(thanks to Don Mallinson for showing me his cam and helping me think this through) - new 9/18/01
After the Peoria Ford Show Don Mallinson showed me a sample of a failed cam sprocket. Damn I used to be able to see, I had to take off my glasses and put the shaft on the end of my nose to get an eagle eye.
We are both trying to understand what the mode of failure is. As you may know the sprocket is slid over the cam tube, then the tube is expanded and holds the sprocket in an interference fit. The inside of the sprocket has splines (illustrated as lines) that run left-right in this view. They help prevent the sprocket from turning on the shaft (which is direction of primary load) but do not prevent the sprocket from moving left or right.
The shaft of the cam is turned down slightly in five places which become bearings that run on plain bearing surfaces machined out of the head. The bearing caps have an oiling groove. The bottom bearing surface has a very narrow "waist" to accommodate the valve shims and valve springs. Don & I both took one look and simultaneously concluded: "good engine to run synthetic oil of the recommended weight". These bearings will continuously weep oil at a high rate given they neck down to almost no width at the bottom. Of course the caps hold the cam down compressing the valve springs so in fairness the bottom half of the "no bearing" – bearing has very light loads.
On both heads the rear most cam is driven by a long chain driven by the crankshaft and then this master cam is harnessed to a slave cam by these secondary cam sprockets. All four cams share the same sprocket design and all four of the cam sprockets been known to fail.
You may notice the center of the sprocket is not centered on its hub that mates to tube. If you think about this, a chain only works under tension, It CAN'T push. So the load on the sprocket is not balanced. In this illustration the top of the sprocket is being pulled out and the bottom is on the slack side of the chain. This puts a side load on the sprocket – in a direction the splines can not resist.
It is easy to see in this drawing but hell to notice in the flesh. The tube has a series of grooves (not threads) between the secondary sprocket and what I suspect is a thrust surface. The grooves have a common minor diameter but the top of the tube has a taper as you can see from the drawing. What I am told is the dealership tried and tried to start the car after the owner dropped it off. The car ran on one bank while one camshaft was frozen. The sprocket slipped and cut the taper after it initially failed. That would not be important except it indicated the mode of failure. The asymmetrical sprocket with the asymmetrical load puts a side load on the splines in an axis they can not resist. Maybe some of the material is the wrong hardness, maybe an industrial adhesive was used, we could not find any trace of it.

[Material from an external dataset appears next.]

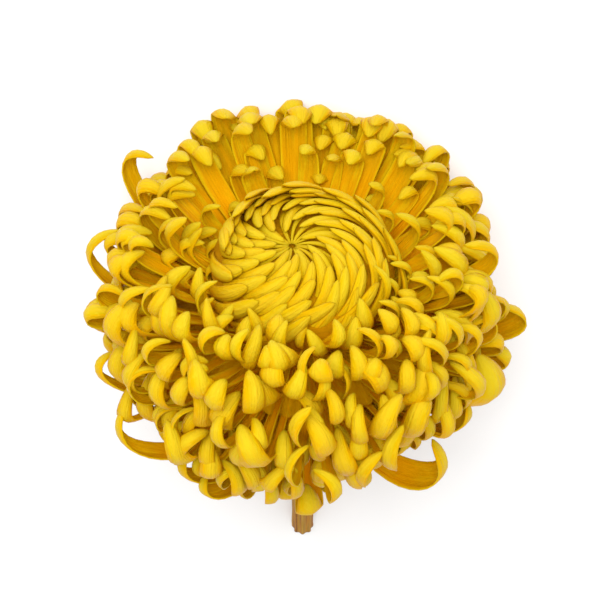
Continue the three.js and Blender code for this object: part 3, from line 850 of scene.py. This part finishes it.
# Pale floor and soft light
studio = {
    "floor": (0.97, 0.97, 0.965), "floorShade": (0.94, 0.94, 0.93), "shading": 0.2,
    "floorGrain": 90.0, "floorDetail": 2.0, "floorRoughness": 0.9, "floorSize": 3.0,
    "sky": (1, 1, 1, 1), "skyStrength": 0.85, "gamma": 1.25,
    # The key light, in millimetres from the head: towards the camera, up and to the left
    "key": 3.9, "keySize": 0.35, "keyAway": 640, "keyUp": 90, "keyLeft": 50,
}
floorFinish = Finish("floorPaper", studio["floorRoughness"])
floorPlace = floorFinish.node("ShaderNodeTexCoord", output="Object")
tooth = floorFinish.grain(floorPlace, studio["floorGrain"], studio["floorDetail"])
paper = floorFinish.blend(studio["floor"], studio["floorShade"], tooth * studio["shading"])
floorFinish.feed(floorFinish.shader.inputs["Base Color"], paper)
bm = bmesh.new()
bmesh.ops.create_grid(bm, x_segments=1, y_segments=1, size=studio["floorSize"])
floorMesh = bpy.data.meshes.new("floor")
bm.to_mesh(floorMesh)
bm.free()
floor = bpy.data.objects.new("floor", floorMesh)
floorMesh.materials.append(floorFinish.material)
bpy.context.scene.collection.objects.link(floor)

# The camera looks down on the flower's head, and leans this many degrees off its axis towards the
# near side. Its aim is in pixels off the head.
view = {
    "lean": 40.0, "distance": 600.0, "headHeight": 25.0, "aimX": -3.0, "aimUp": -7.0,
    "pixels": 600, "pixelsPerMm": 3.086, "sensor": 36, "nearest": 0.01,
}
lean = math.radians(view["lean"])
towards = Vector((0, -math.sin(lean), math.cos(lean)))
cameraUp = Vector((0, math.cos(lean), math.sin(lean)))
cameraRight = Vector((1, 0, 0))
head = Vector((0, 0, view["headHeight"]))
aimX = view["aimX"] / view["pixelsPerMm"]
aimUp = view["aimUp"] / view["pixelsPerMm"]
aim = head + cameraRight * aimX + cameraUp * aimUp
cameraPlace = layDown @ (aim + towards * view["distance"])
aiming = turned @ Matrix((cameraRight, cameraUp, towards)).transposed()
cameraData = bpy.data.cameras.new("camera")
cameraData.lens = view["sensor"] * view["distance"] / (view["pixels"] / view["pixelsPerMm"])
cameraData.clip_start = view["nearest"]
camera = bpy.data.objects.new("camera", cameraData)
bpy.context.scene.collection.objects.link(camera)
camera.matrix_world = Matrix.Translation(cameraPlace) @ aiming.to_4x4()
bpy.context.scene.camera = camera

world = bpy.data.worlds.new("studio")
world.use_nodes = True
world.node_tree.nodes["Background"].inputs["Color"].default_value = studio["sky"]
world.node_tree.nodes["Background"].inputs["Strength"].default_value = studio["skyStrength"]
bpy.context.scene.world = world
keyData = bpy.data.lights.new("key", "AREA")
keyData.size = studio["keySize"]
keyData.energy = studio["key"]
key = bpy.data.objects.new("key", keyData)
keyAbove = head + towards * studio["keyAway"] + cameraUp * studio["keyUp"]
keyPlace = layDown @ (keyAbove - cameraRight * studio["keyLeft"])
keyTurn = (keyPlace - layDown @ head).to_track_quat("Z", "Y")
key.matrix_world = Matrix.Translation(keyPlace) @ keyTurn.to_matrix().to_4x4()
bpy.context.scene.collection.objects.link(key)
bpy.context.scene.view_settings.view_transform = "Standard"
bpy.context.scene.view_settings.gamma = studio["gamma"]
print("stage and camera set")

We have reports of 19 sprocket failures (in a group of less than 1000 SHO owners) so far out of a "bad batch" of 30.How is it the one 99 and all the 96 SHO with the same failure are in the same batch of 30?
In truth I suspect what we have is a failure prone design and not a bad batch. I am getting my sprockets welded ASAP. It is as simple as this, there IS NO push side of a chain the load is not symmetrical. If the sprocket was symmetrical over the hub it may last a lot longer but it doesn’t.